* EXERCISE GOAL
Among the lines of data below, reproduce only those from the one with "the wall bend" through the one with "obj.data.transform(world)", exactly as they stand, both ends included.

* STORED ROWS
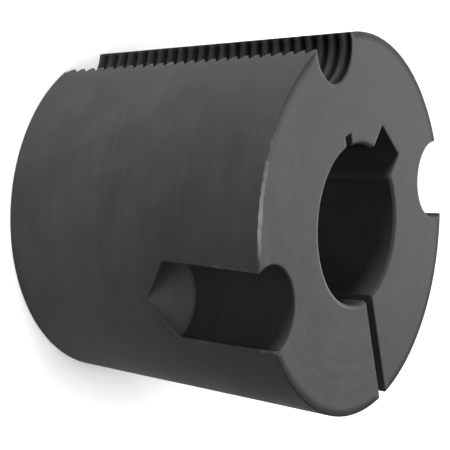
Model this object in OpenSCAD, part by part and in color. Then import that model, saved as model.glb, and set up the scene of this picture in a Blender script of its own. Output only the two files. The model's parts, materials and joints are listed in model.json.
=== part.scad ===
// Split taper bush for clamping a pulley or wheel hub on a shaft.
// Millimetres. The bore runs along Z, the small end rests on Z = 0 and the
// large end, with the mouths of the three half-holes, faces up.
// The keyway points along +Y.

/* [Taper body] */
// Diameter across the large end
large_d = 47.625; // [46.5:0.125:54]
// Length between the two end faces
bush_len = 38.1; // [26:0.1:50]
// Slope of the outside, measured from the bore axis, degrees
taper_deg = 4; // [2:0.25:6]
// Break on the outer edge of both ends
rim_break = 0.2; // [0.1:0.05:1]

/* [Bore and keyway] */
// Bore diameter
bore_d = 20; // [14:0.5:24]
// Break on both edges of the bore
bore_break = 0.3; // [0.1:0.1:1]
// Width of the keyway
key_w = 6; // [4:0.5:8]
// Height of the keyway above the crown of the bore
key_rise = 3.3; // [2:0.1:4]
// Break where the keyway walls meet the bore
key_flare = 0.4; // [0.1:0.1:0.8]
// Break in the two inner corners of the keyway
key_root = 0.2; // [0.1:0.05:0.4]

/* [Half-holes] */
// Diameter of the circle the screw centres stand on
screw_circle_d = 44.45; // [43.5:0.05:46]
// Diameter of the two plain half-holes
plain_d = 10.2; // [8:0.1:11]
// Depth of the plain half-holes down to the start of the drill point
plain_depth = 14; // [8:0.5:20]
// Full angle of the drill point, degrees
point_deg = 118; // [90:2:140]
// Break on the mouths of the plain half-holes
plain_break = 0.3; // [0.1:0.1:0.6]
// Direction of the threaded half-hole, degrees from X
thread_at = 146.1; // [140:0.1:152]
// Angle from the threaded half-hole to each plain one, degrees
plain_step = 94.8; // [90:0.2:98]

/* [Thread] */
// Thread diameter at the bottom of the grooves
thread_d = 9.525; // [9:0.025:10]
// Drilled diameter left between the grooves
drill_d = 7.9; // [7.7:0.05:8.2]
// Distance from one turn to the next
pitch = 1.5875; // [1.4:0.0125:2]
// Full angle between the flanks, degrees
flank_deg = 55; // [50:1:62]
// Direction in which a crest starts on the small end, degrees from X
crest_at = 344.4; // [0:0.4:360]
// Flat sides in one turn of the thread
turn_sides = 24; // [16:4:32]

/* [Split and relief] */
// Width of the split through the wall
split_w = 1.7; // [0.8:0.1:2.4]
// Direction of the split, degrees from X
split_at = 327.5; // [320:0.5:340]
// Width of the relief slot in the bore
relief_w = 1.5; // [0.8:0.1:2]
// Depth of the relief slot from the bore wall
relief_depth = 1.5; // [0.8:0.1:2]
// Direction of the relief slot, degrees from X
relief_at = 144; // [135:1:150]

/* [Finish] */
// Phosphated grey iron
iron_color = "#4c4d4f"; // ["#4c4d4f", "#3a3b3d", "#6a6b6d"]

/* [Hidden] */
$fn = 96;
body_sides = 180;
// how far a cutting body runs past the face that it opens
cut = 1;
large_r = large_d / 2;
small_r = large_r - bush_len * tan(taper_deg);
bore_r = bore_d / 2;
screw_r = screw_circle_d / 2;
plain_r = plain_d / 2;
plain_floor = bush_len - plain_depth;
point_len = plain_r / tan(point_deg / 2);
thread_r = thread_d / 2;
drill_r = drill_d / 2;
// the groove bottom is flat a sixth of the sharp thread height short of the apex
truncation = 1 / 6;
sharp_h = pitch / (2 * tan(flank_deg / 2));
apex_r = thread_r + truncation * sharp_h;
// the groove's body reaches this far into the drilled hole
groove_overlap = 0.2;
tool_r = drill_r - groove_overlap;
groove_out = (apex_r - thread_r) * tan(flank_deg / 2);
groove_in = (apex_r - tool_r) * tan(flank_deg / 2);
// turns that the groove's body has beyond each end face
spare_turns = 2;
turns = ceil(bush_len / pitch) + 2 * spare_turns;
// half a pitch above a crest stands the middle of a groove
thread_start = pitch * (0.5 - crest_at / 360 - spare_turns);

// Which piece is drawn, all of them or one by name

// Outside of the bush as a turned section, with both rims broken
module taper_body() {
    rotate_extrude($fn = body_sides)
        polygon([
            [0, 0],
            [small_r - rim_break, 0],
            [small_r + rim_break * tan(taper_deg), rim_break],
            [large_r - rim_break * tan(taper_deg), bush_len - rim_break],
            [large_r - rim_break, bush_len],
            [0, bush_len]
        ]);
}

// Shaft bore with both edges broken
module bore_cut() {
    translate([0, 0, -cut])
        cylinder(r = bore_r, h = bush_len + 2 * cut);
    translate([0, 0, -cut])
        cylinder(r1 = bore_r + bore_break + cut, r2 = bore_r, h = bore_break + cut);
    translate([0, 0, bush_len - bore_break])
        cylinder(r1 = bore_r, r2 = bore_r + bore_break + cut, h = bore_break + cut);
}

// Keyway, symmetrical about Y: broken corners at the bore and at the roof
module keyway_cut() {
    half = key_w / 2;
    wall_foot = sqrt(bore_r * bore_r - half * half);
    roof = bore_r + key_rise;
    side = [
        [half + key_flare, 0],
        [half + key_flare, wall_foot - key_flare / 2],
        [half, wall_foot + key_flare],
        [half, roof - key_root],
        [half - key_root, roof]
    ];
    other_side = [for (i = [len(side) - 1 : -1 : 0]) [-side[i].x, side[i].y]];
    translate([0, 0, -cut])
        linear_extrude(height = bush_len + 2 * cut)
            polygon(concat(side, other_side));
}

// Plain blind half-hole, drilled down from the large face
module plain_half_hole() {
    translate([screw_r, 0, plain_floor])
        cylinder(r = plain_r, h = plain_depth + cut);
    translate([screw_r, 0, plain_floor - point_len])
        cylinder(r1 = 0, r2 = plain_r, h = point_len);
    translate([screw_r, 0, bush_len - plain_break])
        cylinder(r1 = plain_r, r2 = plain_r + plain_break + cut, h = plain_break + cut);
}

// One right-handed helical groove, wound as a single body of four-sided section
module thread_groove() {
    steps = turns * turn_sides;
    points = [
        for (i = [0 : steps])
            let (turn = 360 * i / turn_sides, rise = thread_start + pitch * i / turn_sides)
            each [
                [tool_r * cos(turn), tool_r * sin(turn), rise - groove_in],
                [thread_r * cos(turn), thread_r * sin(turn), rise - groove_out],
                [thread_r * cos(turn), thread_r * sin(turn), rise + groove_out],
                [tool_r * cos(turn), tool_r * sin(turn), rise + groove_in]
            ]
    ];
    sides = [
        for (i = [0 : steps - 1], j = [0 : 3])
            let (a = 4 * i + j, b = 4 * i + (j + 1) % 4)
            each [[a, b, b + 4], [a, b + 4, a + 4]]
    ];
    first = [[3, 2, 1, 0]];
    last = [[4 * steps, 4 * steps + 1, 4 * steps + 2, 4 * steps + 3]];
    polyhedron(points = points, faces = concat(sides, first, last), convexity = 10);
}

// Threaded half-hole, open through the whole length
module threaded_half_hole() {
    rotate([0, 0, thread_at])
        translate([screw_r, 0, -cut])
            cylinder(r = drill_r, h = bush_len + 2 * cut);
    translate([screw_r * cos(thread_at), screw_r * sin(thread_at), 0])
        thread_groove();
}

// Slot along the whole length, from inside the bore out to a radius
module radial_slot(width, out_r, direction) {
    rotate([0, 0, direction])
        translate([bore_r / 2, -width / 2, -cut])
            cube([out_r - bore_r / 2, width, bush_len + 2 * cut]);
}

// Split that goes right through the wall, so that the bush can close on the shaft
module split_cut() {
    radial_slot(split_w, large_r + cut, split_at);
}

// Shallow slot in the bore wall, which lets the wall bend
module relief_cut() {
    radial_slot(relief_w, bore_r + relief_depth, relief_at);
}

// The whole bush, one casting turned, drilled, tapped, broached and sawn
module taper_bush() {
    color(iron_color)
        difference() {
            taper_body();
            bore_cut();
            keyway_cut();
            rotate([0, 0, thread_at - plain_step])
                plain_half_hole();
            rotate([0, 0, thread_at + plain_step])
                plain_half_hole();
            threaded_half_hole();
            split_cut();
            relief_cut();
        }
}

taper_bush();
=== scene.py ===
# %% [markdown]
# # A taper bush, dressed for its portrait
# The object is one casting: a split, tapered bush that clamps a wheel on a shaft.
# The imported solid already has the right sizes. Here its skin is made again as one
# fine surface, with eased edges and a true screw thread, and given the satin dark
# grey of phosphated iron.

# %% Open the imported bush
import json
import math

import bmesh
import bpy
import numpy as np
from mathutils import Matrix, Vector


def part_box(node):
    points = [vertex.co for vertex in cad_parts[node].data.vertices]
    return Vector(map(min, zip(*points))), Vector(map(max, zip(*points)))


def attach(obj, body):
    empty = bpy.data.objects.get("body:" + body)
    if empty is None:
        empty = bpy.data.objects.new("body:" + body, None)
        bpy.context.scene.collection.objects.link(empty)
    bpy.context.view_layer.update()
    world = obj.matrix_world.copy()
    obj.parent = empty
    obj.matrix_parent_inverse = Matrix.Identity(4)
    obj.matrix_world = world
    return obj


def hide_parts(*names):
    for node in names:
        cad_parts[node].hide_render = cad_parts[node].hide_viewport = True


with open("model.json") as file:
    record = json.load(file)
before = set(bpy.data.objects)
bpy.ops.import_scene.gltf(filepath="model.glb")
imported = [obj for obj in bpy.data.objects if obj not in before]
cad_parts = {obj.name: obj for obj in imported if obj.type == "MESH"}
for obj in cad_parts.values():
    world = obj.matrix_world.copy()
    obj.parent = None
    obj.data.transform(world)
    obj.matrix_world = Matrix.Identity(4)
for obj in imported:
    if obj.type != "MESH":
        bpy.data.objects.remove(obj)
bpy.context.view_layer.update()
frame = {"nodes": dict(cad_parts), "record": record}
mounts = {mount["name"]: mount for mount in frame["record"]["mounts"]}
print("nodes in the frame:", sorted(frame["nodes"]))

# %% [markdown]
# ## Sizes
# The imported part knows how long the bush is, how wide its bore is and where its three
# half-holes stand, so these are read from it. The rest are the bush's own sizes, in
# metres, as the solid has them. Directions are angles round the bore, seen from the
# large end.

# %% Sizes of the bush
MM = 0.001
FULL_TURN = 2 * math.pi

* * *

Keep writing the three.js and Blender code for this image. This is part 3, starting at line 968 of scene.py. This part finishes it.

* RESPONSE TO THIS EXERCISE
// Shallow slot in the bore wall, which lets the wall bend
module relief_cut() {
    radial_slot(relief_w, bore_r + relief_depth, relief_at);
}

// The whole bush, one casting turned, drilled, tapped, broached and sawn
module taper_bush() {
    color(iron_color)
        difference() {
            taper_body();
            bore_cut();
            keyway_cut();
            rotate([0, 0, thread_at - plain_step])
                plain_half_hole();
            rotate([0, 0, thread_at + plain_step])
                plain_half_hole();
            threaded_half_hole();
            split_cut();
            relief_cut();
        }
}

taper_bush();
=== scene.py ===
# %% [markdown]
# # A taper bush, dressed for its portrait
# The object is one casting: a split, tapered bush that clamps a wheel on a shaft.
# The imported solid already has the right sizes. Here its skin is made again as one
# fine surface, with eased edges and a true screw thread, and given the satin dark
# grey of phosphated iron.

# %% Open the imported bush
import json
import math

import bmesh
import bpy
import numpy as np
from mathutils import Matrix, Vector


def part_box(node):
    points = [vertex.co for vertex in cad_parts[node].data.vertices]
    return Vector(map(min, zip(*points))), Vector(map(max, zip(*points)))


def attach(obj, body):
    empty = bpy.data.objects.get("body:" + body)
    if empty is None:
        empty = bpy.data.objects.new("body:" + body, None)
        bpy.context.scene.collection.objects.link(empty)
    bpy.context.view_layer.update()
    world = obj.matrix_world.copy()
    obj.parent = empty
    obj.matrix_parent_inverse = Matrix.Identity(4)
    obj.matrix_world = world
    return obj


def hide_parts(*names):
    for node in names:
        cad_parts[node].hide_render = cad_parts[node].hide_viewport = True


with open("model.json") as file:
    record = json.load(file)
before = set(bpy.data.objects)
bpy.ops.import_scene.gltf(filepath="model.glb")
imported = [obj for obj in bpy.data.objects if obj not in before]
cad_parts = {obj.name: obj for obj in imported if obj.type == "MESH"}
for obj in cad_parts.values():
    world = obj.matrix_world.copy()
    obj.parent = None
    obj.data.transform(world)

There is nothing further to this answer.